The Hermit in the Garden
Professor Gordon Campbell has opened the proverbial can of worms! I do not believe that anyone who reads this book will be able to look at a hermitage again in the same way. I also believe that not many people would have appreciated before that the hermitage they are seeing was probably inhabited by an actual hermit! The story of the hermitage is fascinating; Professor Campbell’s book has been painstakingly and meticulously researched with excellent supportive photographs and illustrations. This is a well written book superbly produced and more than worth the purchase price. There are at times books you have the pleasure of reading on subjects that you may not have considered before that make soulless electronic reading devices rightly redundant.
The chapter on ‘The Hermits’, those mysterious figures, makes compelling reading for a number of reasons. The main one being the lengths the garden owners went to, too procure their own hermit. How bizarre looking with our modern eyes to place an advert for such a position. On one level the aristocracy employing a hermit for entertainment leaves an uncomfortable feeling. Professor Campbell tackles this by linking the eventual demise of the hermit to abolitionism; he states that the hermit came to be ‘regarded as analogous to that of the slave’. There were other reasons for their demise in garden hermitages. As Campbell again states ‘pleasing melancholy’ was falling out of fashion. Gardens or parts of a garden were designed to invoke a feeling of melancholy in the visitor not melancholy as we think today but a desired state of mind. Campbell explains the hermitage by saying, ‘at its core lies a notion of contemplative solitude and pleasurable melancholy, but it was also a fashion’.

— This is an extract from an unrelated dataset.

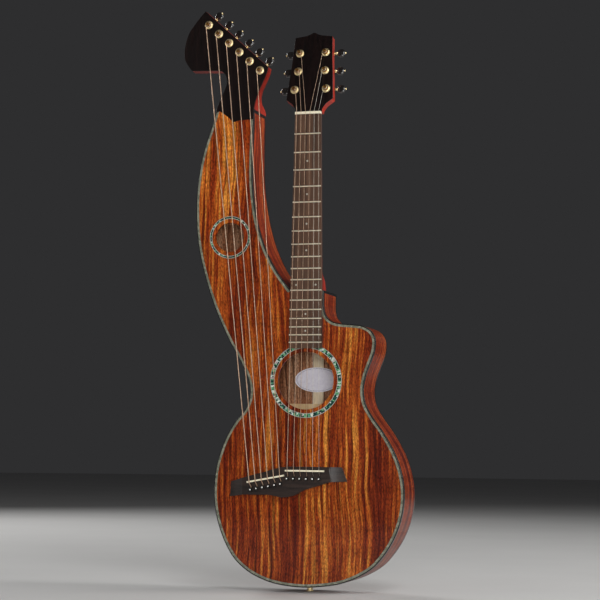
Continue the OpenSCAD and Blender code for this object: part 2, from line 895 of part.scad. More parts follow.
// Post with its gear. The string hole crosses it above the face.
module post(t) {
    difference() {
        union() {
            bar_y(post_r, -post_h, t + 7.9);
            bar_y(4.35, t + 2.2, t + 7.8);
        }
        translate([0, -6.5, 0]) bar_x(0.9, -5, 5);
        bar_y(1.4, -post_h - 1, -post_h + 1.5);
        for (i = [0:14]) {
            rotate([0, 24 * i, 0]) translate([4.5, t + 5, 0])
                cube([1.2, 8, 0.9], center = true);
        }
    }
}

// Worm, shaft, button and end cap turn as one.
module knob(t) {
    translate([0, t + 5, worm_offset]) {
        bar_x(1.5, -5.2, button_start - 1);
        for (i = [0:4]) {
            bar_x(2, -4.2 + 1.9 * i, -3.3 + 1.9 * i);
        }
        bar_x(2.2, button_start - 2.6, button_start + 3);
        button();
        bar_x(1.8, button_start + button_l - 2, button_start + button_l + 1.2);
    }
}

// Flat round button, facing the front, with both faces bevelled.
module button() {
    r = button_l / 2;
    flat = 2.4;
    bevel = 1.4;
    translate([button_start + r, 0, 0]) {
        bar_y(r, -flat, flat);
        for (side = [-1, 1]) {
            rotate([side * 90, 0, 0]) translate([0, 0, flat])
                cylinder(h = bevel, r1 = r, r2 = r - 2.5);
        }
    }
}

module tuner_knob(n) {
    color([0.1, 0.1, 0.1]) in_body() at_tuner(n) knob(head_thickness(n));
}
module tuner_post(n) {
    color("gold") in_body() at_tuner(n) post(head_thickness(n));
}

// Strap pin with a groove, set in the tail block.
module end_pin() {
    color("gold") {
        cylinder(h = 24, r = end_pin_shank_r);
        translate([0, 0, -2]) cylinder(h = 2, r = end_pin_r);
        translate([0, 0, -7]) cylinder(h = 5, r = 5);
        translate([0, 0, -9]) cylinder(h = 2, r = end_pin_r);
    }
}

soundboard();
back_plates();
back_centre_strip();
rib_bass();
rib_treble();
rib_arm_inner();
shoulder_strip();
top_binding();
top_purfling();
back_binding();
linings();
top_braces();
bridge_plate();
back_braces();
neck_block();
tail_block();
rosettes();
label();
neck();
neck_head_veneer();
fretboard();
frets();
fret_dots();
nut();
truss_rod();
truss_rod_nut();
harp_head();
harp_head_veneer();
arm_joint_strip();
bridge();
saddles();
bridge_pins();
tuner_housings();
tuner_collars();
end_pin();
strings();
tuner_knob(1);  // knob_1
tuner_knob(2);  // knob_2
tuner_knob(3);  // knob_3
tuner_knob(4);  // knob_4
tuner_knob(5);  // knob_5
tuner_knob(6);  // knob_6
tuner_knob(7);  // knob_7
tuner_knob(8);  // knob_8
tuner_knob(9);  // knob_9
tuner_knob(10);  // knob_10
tuner_knob(11);  // knob_11
tuner_knob(12);  // knob_12
tuner_post(1);  // post_1
tuner_post(2);  // post_2
tuner_post(3);  // post_3
tuner_post(4);  // post_4
tuner_post(5);  // post_5
tuner_post(6);  // post_6
tuner_post(7);  // post_7
tuner_post(8);  // post_8
tuner_post(9);  // post_9
tuner_post(10);  // post_10
tuner_post(11);  // post_11
tuner_post(12);  // post_12
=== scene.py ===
import json
import math
import random

import bmesh
import bpy
from mathutils import Matrix, Vector


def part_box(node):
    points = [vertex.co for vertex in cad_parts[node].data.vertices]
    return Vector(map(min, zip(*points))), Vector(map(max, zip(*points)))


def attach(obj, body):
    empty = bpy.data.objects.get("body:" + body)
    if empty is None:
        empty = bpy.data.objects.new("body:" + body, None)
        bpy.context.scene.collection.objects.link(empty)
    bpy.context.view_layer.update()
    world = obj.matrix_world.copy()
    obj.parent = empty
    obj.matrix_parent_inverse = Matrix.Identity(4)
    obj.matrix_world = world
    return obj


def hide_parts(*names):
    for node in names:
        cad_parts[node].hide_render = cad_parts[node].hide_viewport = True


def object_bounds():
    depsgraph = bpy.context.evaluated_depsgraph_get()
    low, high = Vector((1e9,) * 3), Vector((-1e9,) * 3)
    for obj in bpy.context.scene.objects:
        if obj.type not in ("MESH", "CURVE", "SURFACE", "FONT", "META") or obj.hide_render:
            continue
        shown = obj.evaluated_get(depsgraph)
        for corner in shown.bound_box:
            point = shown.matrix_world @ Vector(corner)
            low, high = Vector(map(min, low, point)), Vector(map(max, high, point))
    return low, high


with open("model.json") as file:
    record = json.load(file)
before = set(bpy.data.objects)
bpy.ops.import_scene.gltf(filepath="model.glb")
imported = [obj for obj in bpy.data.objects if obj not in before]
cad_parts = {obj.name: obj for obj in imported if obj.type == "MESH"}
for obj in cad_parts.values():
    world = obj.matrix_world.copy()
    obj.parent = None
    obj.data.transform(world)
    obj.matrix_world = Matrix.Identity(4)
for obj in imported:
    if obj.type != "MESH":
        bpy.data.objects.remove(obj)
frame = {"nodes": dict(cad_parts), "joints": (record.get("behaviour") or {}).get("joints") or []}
cad_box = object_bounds()
joints = {joint["name"]: joint for joint in frame["joints"]}
scene = bpy.context.scene
scene.view_settings.view_transform = "Standard"
MM = 0.001

# ------------------------------------------------------------------ camera

# The camera stands low, in front and to the right, and looks slightly up.
CAMERA_AT = Vector((0.8291, -2.9911, 0.2388))
CAMERA_TURN = math.radians(15.94)
CAMERA_RISE = math.radians(4.967)
CAMERA_ROLL = math.radians(0.727)
CAMERA_LENS, CAMERA_SENSOR = 103.92, 36


def make_camera():
    data = bpy.data.cameras.new("camera")
    data.sensor_width = CAMERA_SENSOR
    data.lens = CAMERA_LENS
    camera = bpy.data.objects.new("camera", data)
    turn = Matrix.Rotation(CAMERA_TURN, 4, "Z")
    rise = Matrix.Rotation(math.pi / 2 + CAMERA_RISE, 4, "X")
    roll = Matrix.Rotation(CAMERA_ROLL, 4, "Z")
    camera.matrix_world = Matrix.Translation(CAMERA_AT) @ turn @ rise @ roll
    scene.collection.objects.link(camera)
    scene.camera = camera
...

The chapters cover all aspects of this subject in detail; particularly interesting is the link with architecture and literature. The origins of the hermitage and its roots in Europe are also discussed and explored. Hadrian’s small house island retreat in Villa Adriana at Tivoli is seen as the catalyst for the hermitage idea. Professor Campbell discusses the different levels of the hermitage including the ones connected to some of the Royal houses of Europe. On one level a hermitage could be no more than a cave or hut but then Marly designed for Louis X1V was a pavilion or small chateau built for Louis and his friends but still with the idea of comparative solitude. Marie-Antoinette’s Le Petit Trianon and the Hameau were designed for a degree of solitude but obviously again on a grander scale.

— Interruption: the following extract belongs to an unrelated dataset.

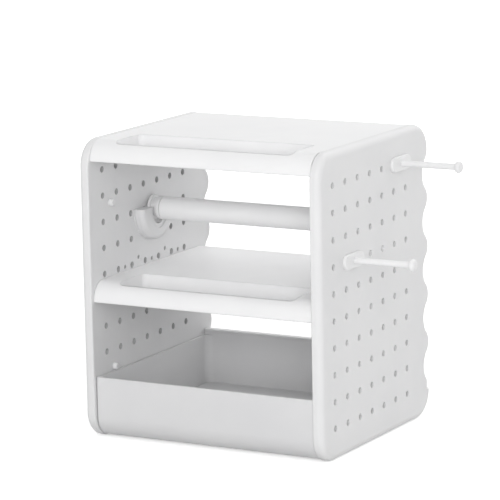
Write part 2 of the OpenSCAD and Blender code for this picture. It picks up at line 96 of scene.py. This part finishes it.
class Graph:
    def __init__(self, tree):
        self.tree = tree

    def node(self, kind, settings=None, sockets=None, out=0):
        made = self.tree.nodes.new(kind)
        for key, value in (settings or {}).items():
            setattr(made, key, value)
        for key, value in (sockets or {}).items():
            if isinstance(value, Wire):
                self.tree.links.new(value.socket, made.inputs[key])
            else:
                made.inputs[key].default_value = value
        return Wire(self, made.outputs[out]) if made.outputs else None

    def mixColour(self, amount, first, second):  # a Mix node's colours are sockets 6 and 7, its result 2
        return self.node("ShaderNodeMix", {"data_type": "RGBA", "blend_type": "MIX", "clamp_factor": True},
                         {0: amount, 6: first, 7: second}, 2)

    def stretch(self, place, scale, shift=(0, 0, 0)):
        return self.node("ShaderNodeMapping", {}, {"Vector": place, "Scale": scale, "Location": shift})

    def noise(self, place, scale, detail, rough=0.5, warp=0.0):
        return self.node("ShaderNodeTexNoise", {}, {"Vector": place, "Scale": scale, "Detail": detail,
                                                    "Roughness": rough, "Distortion": warp})

    def rise(self, value, low, high):  # 0 below low, 1 above high
        return self.node("ShaderNodeMapRange", {"interpolation_type": "SMOOTHSTEP", "clamp": True},
                         {"Value": value, "From Min": low, "From Max": high, "To Min": 0.0, "To Max": 1.0})

    def axes(self, place):
        split = self.node("ShaderNodeSeparateXYZ", {}, {"Vector": place}).socket.node
        return [Wire(self, output) for output in split.outputs]


def newMaterial(name):
    material = bpy.data.materials.new(name)
    material.use_nodes = True
    material.node_tree.nodes.clear()
    return material, Graph(material.node_tree)


def grey(level, blue=0.0):
    return (level, level, level + blue, 1)


shot = {
    "place": (1.3553, -2.4646, 0.7037),
    "turn": 28.95,       # degrees to the left of +Y
    "down": 10.71,
    "roll": -1.10,
    "lens": 216.92,
    "sensor": 36.0,
    "clipEnd": 60.0,
}


def makeCamera():
    camera = bpy.data.objects.new("camera", bpy.data.cameras.new("camera"))
    scene.collection.objects.link(camera)
    camera.data.lens = shot["lens"]
    camera.data.sensor_width = shot["sensor"]
    camera.data.clip_end = shot["clipEnd"]
    turn, down = math.radians(shot["turn"]), math.radians(shot["down"])
    look = Vector((-math.sin(turn) * math.cos(down), math.cos(turn) * math.cos(down), -math.sin(down)))
    right = Vector((math.cos(turn), math.sin(turn), 0))
    up = right.cross(look)
    axes = Matrix((right, up, -look)).transposed().to_4x4()
    camera.matrix_world = (Matrix.Translation(shot["place"]) @ axes
                           @ Matrix.Rotation(math.radians(shot["roll"]), 4, "Z"))
    scene.camera = camera


# glare: whether the box is mirrored in glossy surfaces. The low ones would burn out the flat tops, seen
# from the other side.
lamps = {
    "frontBox": {"place": (-0.3, -3.0, 0.9), "aim": (0, 0, 0.15), "size": (1.4, 1.2), "watts": 11,
                 "glare": False},
    "rightHighBox": {"place": (1.2, -2.6, 2.2), "aim": (0, 0, 0.15), "size": (1.6, 1.2), "watts": 16,
                     "glare": False},
    "rightLowBox": {"place": (1.5, -2.8, 0.9), "aim": (0, 0, 0.15), "size": (1.4, 1.2), "watts": 33,
                    "glare": False},
    "sideBox": {"place": (3.0, -0.3, 1.4), "aim": (0, 0, 0.15), "size": (1.6, 1.4), "watts": 3,
                "glare": True},
    "backBox": {"place": (0.3, 2.6, 1.6), "aim": (0, 0, 0.2), "size": (2.0, 1.2), "watts": 30,
                "glare": False},
    "backLowBox": {"place": (0.2, 3.0, 0.7), "aim": (0, 0, 0.2), "size": (2.2, 1.0), "watts": 15,
                   "glare": False},
    "backTopBox": {"place": (0.3, 1.6, 3.2), "aim": (0, 0, 0.2), "size": (2.2, 1.6), "watts": 24,
                   "glare": True},
}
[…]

The garden owner once having employed his hermit would impose certain terms and conditions. Professor Campbell has discovered accounts of some of these terms as at Painshill Park in Surrey, the conditions being set by Charles Hamilton. Professor Campbell writes, ‘the late owner Mr Hamilton advertised for a person who was willing to become the hermit of that retreat, under the following among many other conditions: that he was to dwell in the hermitage for seven years; where he should be provided with a bible, optical glasses, a mat for his bed, and a hassock for his pillow, an hour glass for his timepiece, water for his beverage from the stream that runs at the back of his cot, and food from the house, which was to be brought him daily by a servant, but with whom he has never to exchange one syllable, he was to wear a camblet robe, never to cut his beard or his nails, to tread on sandals, nor ever to stray in the open parts of the ground nor beyond their limits, that if he lived under all these restrictions till the end of his term, he was to receive seven hundred guineas; but on any breach of any one of them, or if he quitted his place any time previous to that term, the whole was to be forfeited, and all his loss of time remediless. One person attempted it, but three week were the utmost extent of his abode’.
For garden historians the extensive bibliography will be useful as will the list of hermitages in Great Britain and Europe. I recommend this book it will complement any study of gardens in the 18th and 19th centuries.
The Hermit in the Garden by Gordon Campbell. Published by Oxford University press.